Few reporters and stations are sharing this much about what happens away from the bright lights of TV cameras. I applaud Torres and his station for experimenting with this innovative social media approach. It offers the opportunity to drive audience traffic online, on the air and back online. While this may not be the future of local news, it is an attractive real-time model that follows the rules of computer-mediated communication: identity (branding), interaction (two-way) and community-building (online). If Web 2.0 demonstrated the tools of social media, Web 3.0 will be about refining communication.


Occupy and mass media

David Carr's piece in The New York Times asks, "Why Not Occupy Newsrooms?" In it, he laments about corporate downsizing in the newspaper industry. Executives at Gannett, for example, received pay raises and bonuses, even as newsroom budgets were cut and stock prices drained.

Well before the market collapsed in 2008-09, Omaha's Warren Buffett had turned away from newspapers as a solid investment. He told Berkshire Hathaway shareholders that his interest in newspapers remained more sentimental, about friendships and history, than earnings potential. More recently, the Wizard of Wall Street was asked about the Occupy movement. While it hasn't yet raised awareness, he thinks a nonviolent and lawful protest of CEO compensation in the face of too much U.S. poverty and educational inequality could help.

The "wiser" (he's replaced an earlier word, "focused," to describe himself) Mr. Buffett, 81, has said that a CEO who leads his or her company into failure, should not walk away with millions of dollars. Instead, there should be a rule that guarantees the person at the top suffers the fate of employees and investors -- maybe even a worse fate and walk away with nothing.

Mr. Buffett does not go as far as movie maker Michael Moore in asking for investigations and criminal indictments of CEOs. For now, Moore is "one of millions" wanting answers from a New York Stock Exchange that no longer allows him inside or even near for CNBC interviews. Moore puts a populist face on the Occupy movement. Like politicians who "want to take our country back," Moore doesn't articulate exactly when and where utopia was lost. For now, he joins a chorus recognizing something in America is broken. Moore and Buffett at least are pointing in the same direction: at the top of the corporate ladder.

If CEOs had to take most of their wages in stock, then they should be more motivated to protect company value. Consider Berkshire's Nebraska Furniture Mart, which did not resort to layoffs during the downturn. Bob Batt, grandson of founder Rose Blumkin, said Mrs. B taught a flat management structure, keeping costs down, and remembering the customer. NFM keeps a lot of cash on hand, so they do not have to worry about banks and loans. Instead, they weathered the financial storm and come out ready to leap at opportunities for new business.
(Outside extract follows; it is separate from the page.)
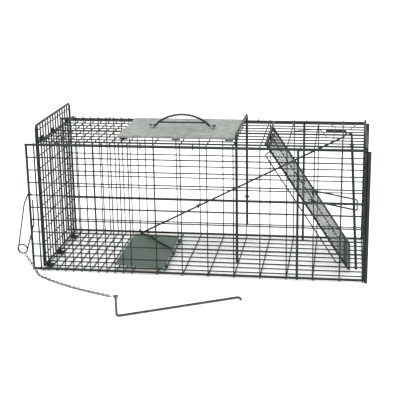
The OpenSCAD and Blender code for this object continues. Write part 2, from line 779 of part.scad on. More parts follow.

As a small stockholder in Berkshire, I like that approach.

As a journalist, I think American newspapers made a lot of mistakes. They were not thrifty during the good years. They were late to recognize the importance of the Internet. Too often, they were arrogant about near-monopoly position in their media markets. Yet, even with these problems, media companies are in a position to continue to make money -- just not the extraordinary profits of years gone by.

David Carr is right to conclude that newsrooms suffered while management sometimes did not. Executives should have invested in retraining workers and streamlining processes. New business models are slowly emerging, but online, social and mobile media do not guarantee huge new revenue streams. Instead, new media are competing for our eyes, ears, minds and time.

Rose Blumkin's model, "Sell cheap, and tell the truth," may be useful for the new generation of entrepreneurial journalists.